Epstein remained a client of JPMorgan after his guilty plea, and top executives continued to meet with Epstein as JPMorgan’s compliance department pressured the bank to drop Epstein, the Journal has reported. JPMorgan has said it cut off Epstein’s accounts in 2013, shortly after Staley left the bank.
Staley was at one point a close ally of Dimon. At that time, he was viewed as a leading candidate to one day succeed Dimon at the helm of JPMorgan.
After Staley left JPMorgan, he later took over London giant Barclays.
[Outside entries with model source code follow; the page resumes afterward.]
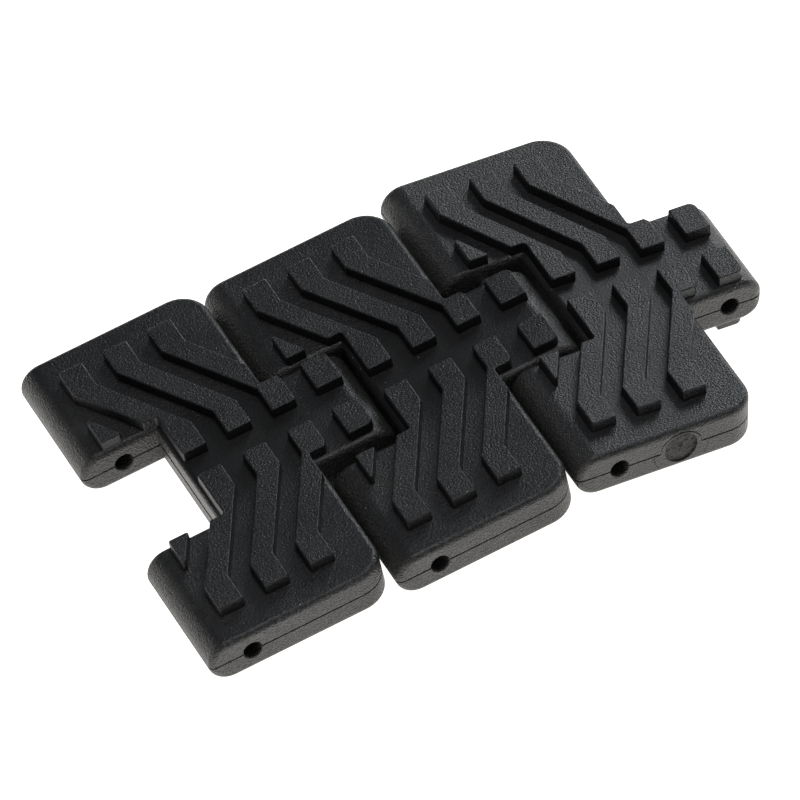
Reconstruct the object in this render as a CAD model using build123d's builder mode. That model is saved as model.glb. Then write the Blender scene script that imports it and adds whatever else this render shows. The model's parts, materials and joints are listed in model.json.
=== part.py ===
from build123d import *
import os

# A strip of three moulded links, each joined to the next by a steel pin. Millimetres.
# A link's own frame has its origin on its rear hinge axis at mid thickness: +X runs along
# the strip to the front hinge axis, Y runs across it and Z is up.

# Link
PITCH = 62.0            # rear hinge axis to front hinge axis
WIDTH = 135.0           # across the two pads
PLATE = 15.0            # plate thickness between the two treads
REAR = 14.2             # pads' rounded rear edge, behind the rear hinge axis
PAD_FRONT = 47.2        # pads' upright front edge, ahead of the rear hinge axis
TONGUE_REACH = 11.7     # tongue's rounded tip, ahead of the front hinge axis
TONGUE_WIDTH = 38.8
NOTCH_WIDTH = 44.2      # the notch between the pads takes the previous link's tongue
NOTCH_FLOOR = 12.3      # notch floor, ahead of the rear hinge axis
PAD_CORNER = 10.0       # plan radius of the pads' front outer corners
TIP_CORNER = 4.0        # plan radius of the tongue tip's corners
EDGE = 2.0              # radius of the edges all round the plate's top and bottom
OVERRUN = 0.2           # the plan outline runs this far past the rounded rear edge and tip

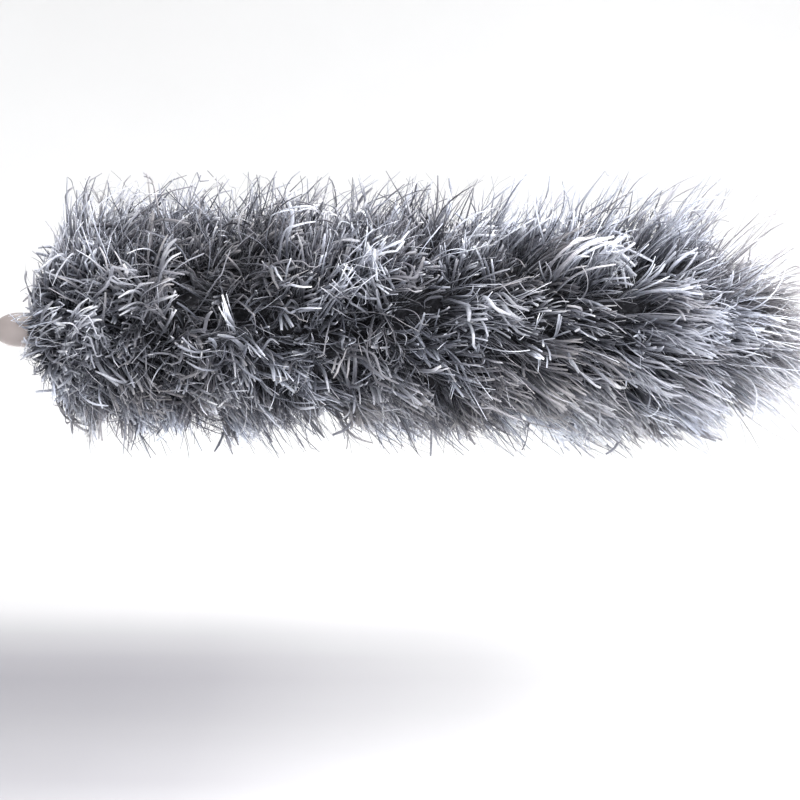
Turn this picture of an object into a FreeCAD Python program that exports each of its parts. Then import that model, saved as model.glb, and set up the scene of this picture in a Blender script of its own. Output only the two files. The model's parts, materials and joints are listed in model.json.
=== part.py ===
import FreeCAD, Part
import math
import os

# Telescopic microfibre duster, in millimetres. The pole's axis is X, the hanging hole's
# centre is the origin, and the duster head ends at the +X end. +Z is up.
# Three tubes telescope. A screw-on head carries a bendable twisted-wire core with
# fringe pile around it.

OUT = "parts"
os.makedirs(OUT, exist_ok=True)
V = FreeCAD.Vector
X_AXIS, Y_AXIS, Z_AXIS = V(1, 0, 0), V(0, 1, 0), V(0, 0, 1)

# ---------------------------------------------------------------- driving dimensions
# Pairs named _X are the start and end of a piece along the pole.
FIT = 0.02                            # gap on radius of a bonded or pressed fit
RUN = 0.05                            # running clearance on radius

# Hanging loop
HANG_HOLE_R = 6.5
EYE_R, EYE_T = 12.5, 6.0
NECK_X0, NECK_SIZE, NECK_T = 4.2, 9.0, EYE_T - 0.4
STEM_R, STEM_CLEAR = 3.5, 0.08
STEM_X0 = 12.0
STEM_END_GAP = 0.2                    # axial play on each side of the cap's end wall
BARB_R, BARB_L = 4.6, 3.6
SAW_CUT_X0, SAW_CUT_W = 23.5, 1.4

# End cap: a visible dome, then a spigot inside the outer tube
CAP_X = (14.0, 26.0)
CAP_R = 13.9                          # where the dome meets the grip
CAP_WALL_X1 = 26.4                    # +X face of the wall that the stem passes through
SPIGOT_X1, SPIGOT_BORE_R = 41.0, 6.4

# Tubes
TUBE_WALL = 0.6
OUTER_R, MID_R, INNER_R = 9.5, 8.0, 6.5
OUTER_X, MID_X, INNER_X = (CAP_X[1], 284.0), (44.0, 300.0), (54.0, 318.0)
OUTER_BORE_R, MID_BORE_R, INNER_BORE_R = (r - TUBE_WALL for r in (OUTER_R, MID_R, INNER_R))
TAIL_CHAMFER, MOUTH_ROUND = 0.15, 0.2

# Grip
GRIP_X = (CAP_X[1], 168.0)
SLEEVE_X = (42.0, 150.0)
SLEEVE_END_GAP = 0.05
GRIP_RECESS_R = 12.2
GROOVE_COUNT, GROOVE_PITCH, GROOVE_W, GROOVE_DEPTH = 15, 6.0, 2.2, 0.7
GROOVE_FIRST = 12.0                   # from the sleeve's -X end to the first groove

# Collar on the outer tube
COLLAR_X = (262.0, OUTER_X[1])
COLLAR_R = 11.3
FLUTES, FLUTE_R, FLUTE_CENTRE_R, FLUTE_X = 6, 0.9, 11.9, (267.5, 279.0)

# Tail glides and spring bands, measured from the tube's tail
GLIDE_L = 14.0
BAND_SEAT = (5.0, 9.0)
BAND_SIDE_GAP = 0.1
BAND_SPLIT_W = 4.2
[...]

Staley resigned from Barclays in 2021 amid a regulatory investigation into whether he had fully disclosed his ties to Epstein.
In his deposition, Dimon was asked why he asked Staley to leave the bank: “I thought he was not doing a good job running the investment bank," he answered.
Dimon said he felt remorse for the women who have accused Epstein of abuse. “I think what happened to these women is atrocious, and I’m horrified at the amount of human trafficking that takes place," he said.
Dimon said that he doesn’t believe the bank was responsible but that he was willing to apologize to the women for whatever role the bank could have played to help report Epstein sooner. “I would apologize to them for that, yes," he said.